4 Beans April 16, 2010 at 10:18 am

Given Michelangelo’s self-classification as a sculptor rather than a painter, I think we take the artist at his word.

5 MPS April 16, 2010 at 10:55 am

I’m sure Einstein wrote some unenlightening papers, and he certainly said some stupid things… does that mean Einstein isn’t as smart as we think?

I think, when gauging human accomplishments, you want to look at two aspects, which in academia correspond to “top cites” and “h index.” That is, you want to look at, just how good is this person’s very best work, and what is the quantity of work that roughly meets that standard.

6 Bellisaurius April 16, 2010 at 11:10 am

Hard to say about peaks versus averages. If one has a Classic work, I think they tend to be graded on how that Classic Work(s) compare against the other great works. If they have a body of great work, but not quite one that compares with the currently acknowledged “Works of The Ages” (as these things often change: Carravagio was not as highly acknowledged a century ago as he is today, for example), then the body and average starts to matter.

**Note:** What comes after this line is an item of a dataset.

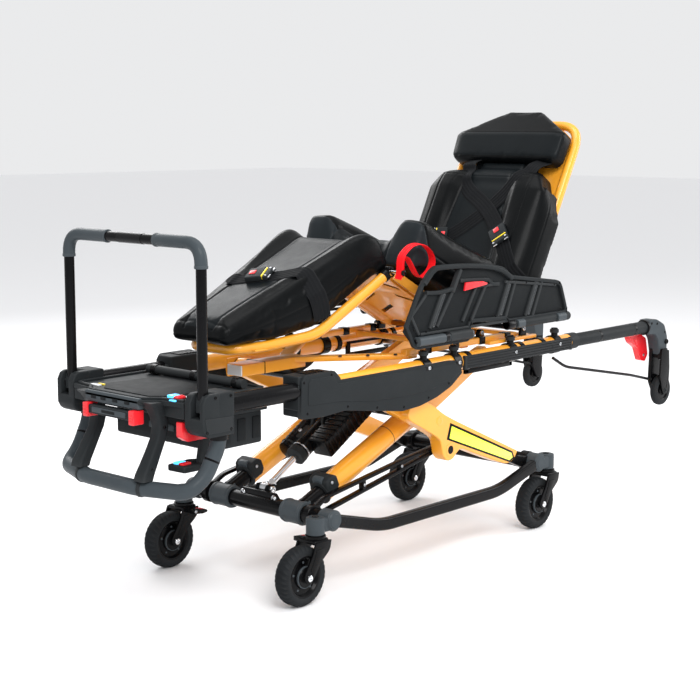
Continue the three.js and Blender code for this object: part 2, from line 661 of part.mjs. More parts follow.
const LEG_TOP_ANGLE = Math.atan2(200, 436);
const STRAP_SLANT = 0.4;
function legStrap() {
  const shape = [[-142, -40], [-142, 6], [127, 6], [127, -40], [123, -40], [123, 1], [-138, 1], [-138, -40]];
  const slant = new THREE.Matrix4().makeShear(0, 0, -STRAP_SLANT, 0, 0, 0);
  return crossPlate(shape, -26, 26).transform(slant.elements);
}
place('leg_strap', legStrap(), WEBBING, [120, 0, 700 + 226 * Math.tan(LEG_TOP_ANGLE)], -LEG_TOP_ANGLE);

// ---- side guards --------------------------------------------------------
function guard(side) {
  const panel = [[408, 604], [362, 652], [426, 764], [478, 810], [505, 816], [718, 806], [790, 792], [832, 765],
    [1058, 735], [1076, 726], [1107, 648], [1120, 614], [813, 614], [806, 648], [645, 654], [643, 604]];
  const grip = [[452, 744], [500, 792], [590, 794], [563, 752]];
  const face = sidePlate(panel, side * (GUARD_Y - 5), side * (GUARD_Y + 6))
    .subtract(sidePlate(grip, side * 240, side * 300));
  const pods = join(
    box(408, 643, side * 258, side * 286, 604, 642),
    box(813, 1118, side * 258, side * 284, 614, 644));
  return join(face, pods);
}
for (const [sideName, side] of SIDES) {
  place(`side_guard_${sideName}`, guard(side), DARK);
  place(`guard_release_${sideName}`, sidePlate([[606, 742], [706, 752], [690, 762], [612, 764]],
    side * (GUARD_Y + 6 + GAP), side * (GUARD_Y + 14)), RED);
}

// ---- head section -------------------------------------------------------
function headTube(side) {
  const y = side * RAIL_Y;
  const tube = rod([1100, y, RAIL_Z], [HEAD_END_X, y, RAIL_Z], HEAD_TUBE_R, 16);
  const elbow = sidePlate([[1590, 519], [1590, 567], [1640, 567], [1690, 545], [1708, 500], [1704, 440],
    [1664, 440], [1650, 500]], side * 222, side * 266);
  const arm = sidePlate([[1660, 470], [1706, 470], [1712, 400], [1704, 318], [1676, 318], [1650, 360]],
    side * 228, side * 240);
  const axle = disc(LOAD_WHEEL, 6, side * 238, side * 268, 12);
  const brace = pipe([[1066, side * 256.5, 504], [1132, side * 256.5, 470], [1500, side * 256.5, 400],
    [1640, side * 239, 368], [1662, side * 236, 364]], 4.5, 18, 9, 6);
  return join(tube, elbow, arm, axle, brace);
}
for (const [sideName, side] of SIDES) {
  place(`head_tube_${sideName}`, headTube(side), DARK);
  place(`load_wheel_${sideName}`, wheel(LOAD_PROFILE, LOAD_WHEEL, side * 255), RUBBER);
}
place('head_latch', sidePlate([[1526, 500], [1548, 512], [1640, 452], [1650, 428], [1624, 424]], -206, -216), RED);

export default model;
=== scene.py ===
import math

import bmesh
import bpy
import numpy as np
from mathutils import Matrix, Vector
from mathutils.bvhtree import BVHTree


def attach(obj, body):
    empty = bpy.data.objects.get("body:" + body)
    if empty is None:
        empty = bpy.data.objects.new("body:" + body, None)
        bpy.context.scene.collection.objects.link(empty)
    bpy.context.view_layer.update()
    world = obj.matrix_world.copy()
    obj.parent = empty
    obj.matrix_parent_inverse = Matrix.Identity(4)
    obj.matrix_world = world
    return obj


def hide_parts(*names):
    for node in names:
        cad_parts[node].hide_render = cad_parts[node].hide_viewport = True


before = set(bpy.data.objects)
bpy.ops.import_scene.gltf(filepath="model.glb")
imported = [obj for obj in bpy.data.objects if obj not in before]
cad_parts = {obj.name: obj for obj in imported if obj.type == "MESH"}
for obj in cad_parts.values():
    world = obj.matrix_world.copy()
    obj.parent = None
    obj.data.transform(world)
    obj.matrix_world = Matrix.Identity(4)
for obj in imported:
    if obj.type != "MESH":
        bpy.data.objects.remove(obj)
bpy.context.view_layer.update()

# ---- camera and light -----------------------------------------------------
MM = 0.001
CENTRE_X = 665
CAMERA_AT = (-3.2356, -2.7461, 1.18)
CAMERA_TURN = math.radians(42.23)
CAMERA_DIP = math.radians(8.51)
CAMERA_ROLL = math.radians(0.11)
LENS, SENSOR = 76.73, 36
FAR = 60


def make_camera():
    data = bpy.data.cameras.new("camera")
    data.lens = LENS
    data.sensor_width = SENSOR
    data.clip_end = FAR
    camera = bpy.data.objects.new("camera", data)
    bpy.context.scene.collection.objects.link(camera)
    camera.location = CAMERA_AT
    level = math.cos(CAMERA_DIP)
    look = Vector((math.cos(CAMERA_TURN) * level, math.sin(CAMERA_TURN) * level, -math.sin(CAMERA_DIP)))
    turn = look.to_track_quat("-Z", "Y").to_matrix() @ Matrix.Rotation(CAMERA_ROLL, 3, "Z")
    camera.rotation_euler = turn.to_euler()
    bpy.context.scene.camera = camera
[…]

Then again, the art movement michaelangelo was a part of starting, mannerism, really doesn’t float my boat anyway, so is that a plus for being in the onrush of a new movement, or responsible for making so-so art (relatively speaking, of course)?

Although, beyond all the judging of this work on its merits, the significance of the find (assuming it’s correct) is that it more thoroughly completes our knowledge of michaelangelo, who is an acknowledged master of whom people are curious about, and will probably give us some insights on his other works. Even if it’s a lesser work, a couple of so-so paintings shouldn’t necessarily downgrade someone who otherwise has a decent sized body of solid work (Benefit of the doubt sort of thing- like a student who turns in a C paper amidst otherwise nearly publish-worthy other works).

7 Colin Glassey April 16, 2010 at 11:48 am

I looked at it on the Met’s web site and I agree that it is not a great work of art. Compared to the major scenes on the ceiling of the Sistine Chapel this painting is not in the same ballpark.

8 anonymous April 16, 2010 at 2:53 pm

We have no information about the circumstances under which this work was painted, but let’s speculate freely.

Maybe Michaelangelo wasn’t enthusiastic about it but was offered a very nice fee by a patron whom it would be tricky to refuse. Who knows, maybe that hypothetical wealthy patron fancied himself a creative type and dropped by the studio constantly to make “suggestions”. Maybe Michaelangelo just shrugged and phoned it in. Good for him.

Sometimes very talented actors take well-paying roles in crappy movies. Sometimes that subsidizes the labor-of-love roles they do in low-budget art films. Or maybe they just go, “You know what? That whole starving artist thing? Screw that.” (Michael Caine, famously, about On Deadly Ground: “I have not seen the film, but I hear it is terrible. However, I have seen the house that it paid for, and it is superb.”)

9 Ed April 19, 2010 at 11:38 am

There are very good arguments that the painting is not by Michelangelo that raise other points than that the painting isn’t very good.

Also Michelangelo was not really a painter, he was a sculptor who painted the Sistine Chapel. Of course this is evidence against there being many undiscovered paintings by Michelangelo at all, regadeless of their quality.